The model has limited context. It doesn't actually understand what you're trying to say—only what statistically tends to follow what you've typed. If your situation is unusual, the suggestions will be unusual too.

It doesn't know who you're talking to. The same phrase to your boss and your best friend should look completely different, but the model can't always tell.

It overweights frequency. If you've typed a particular word a lot, the model will suggest it even in contexts where it makes no sense.

This is why your phone might suggest your roommate's name in the middle of a work email, or finish a sentence about dinner with a phrase you used last week in a totally different context.

Predictive Text and the Way We Write

A subtler effect of predictive text is how it slowly shapes how we write.

When suggestions are accurate enough to be tempting, we tend to accept them—even when they're not exactly what we would have typed. Over time, this nudges everyone's writing toward more common phrasings.

Researchers have started studying this effect, and early findings suggest predictive text might be making digital communication slightly more uniform. People accept the suggested word more often than they realize, which means the model's "average" version of language gradually becomes the default.

It's a small effect at the individual level. But across billions of users, it can subtly homogenize how people express themselves online.

The Privacy Trade-Off

Predictive text is one of the clearest examples of the privacy-convenience trade-off in modern tech.

For the system to work well, it has to learn from your typing. The more personal the context—nicknames, addresses, frequent topics—the more useful the predictions.

Most modern systems handle this with on-device learning, which keeps your data local. But some keyboard apps, especially third-party ones, send typing data to external servers. This is how some apps offer cross-device syncing of your personal vocabulary—and also how some apps have, at various points, been caught collecting more than users expected.

If predictions on a new device feel suspiciously accurate, your typing data is probably being synced somewhere.

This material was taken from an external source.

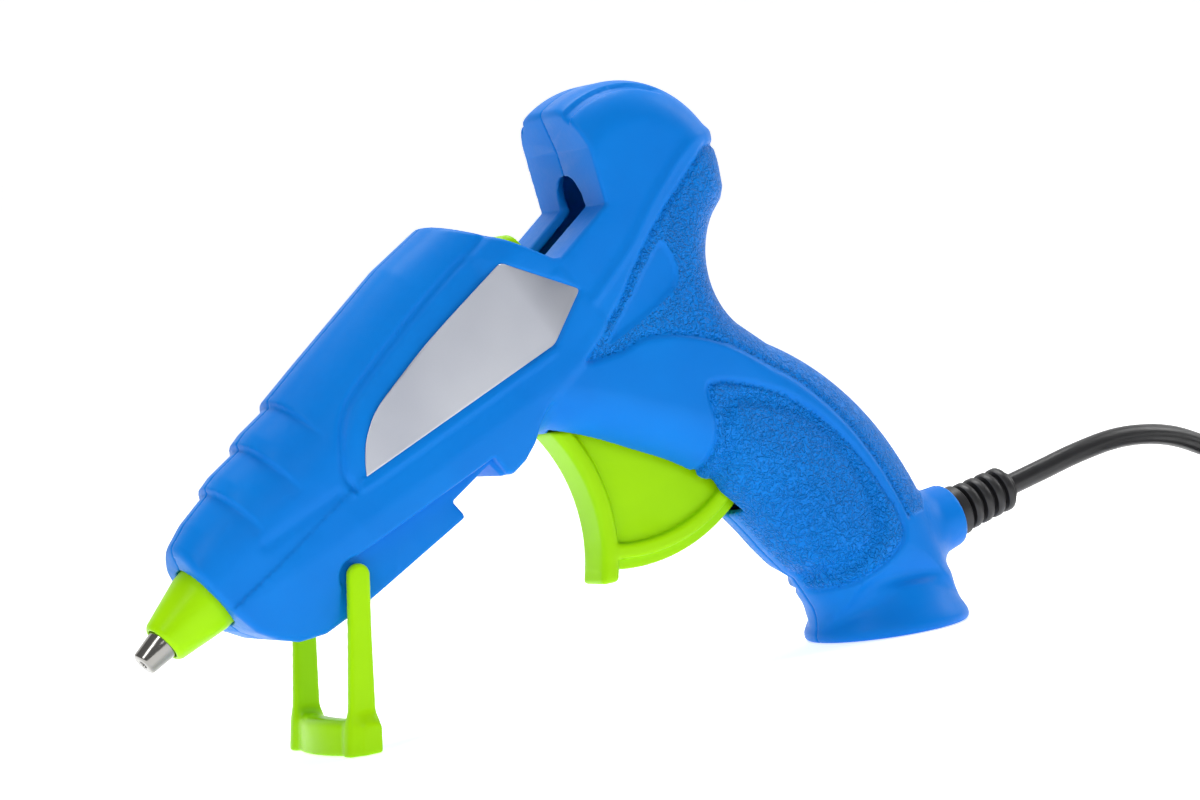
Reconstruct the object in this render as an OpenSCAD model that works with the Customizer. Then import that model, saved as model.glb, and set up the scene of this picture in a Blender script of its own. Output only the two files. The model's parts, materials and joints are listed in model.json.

What This Reveals About Language Itself

The deeper insight from predictive text isn't about technology. It's about how patterned human communication actually is.

If a small model on your phone, trained on a few gigabytes of text, can guess your next word with reasonable accuracy, it suggests that most of what we say isn't as original as it feels.

We rely heavily on common phrases, predictable sentence structures, and culturally shared expressions. Originality exists, but it's a smaller percentage of daily communication than most people assume.

This isn't a flaw. It's how language evolved—shared patterns make communication faster and easier. But it does mean a machine doesn't need to "understand" you to predict you. It just needs enough data.

A Smarter Way to Use Predictive Text

When you understand how predictive text actually works, you can use it more intentionally.

Focus on:

  • Treating suggestions as drafts, not directives
  • Resisting suggestions when you're writing something personal or precise
  • Using a privacy-respecting keyboard if your typing habits are sensitive
  • Letting personalization build naturally instead of clearing data constantly
  • Remembering that convenience and originality are sometimes in tension

The instinct to accept every suggestion makes writing easier but flatter. A selective approach keeps your voice intact.

Prediction Is Not Understanding

For all its accuracy, predictive text is a useful reminder of what AI can and can't do. The model on your phone has no idea what you mean. It doesn't know your relationship with the person you're texting, your mood, or the stakes of the conversation.

It just knows what usually comes next.

That's both impressive and humbling. Impressive because so much can be done with so little. Humbling because the meaning behind your words is still entirely yours.

And that's the shift: from seeing predictive text as your phone reading your mind to seeing it as your phone reading your patterns.

Because once you understand what's actually happening, you stop being surprised by the suggestions—and start noticing how much of communication runs on autopilot.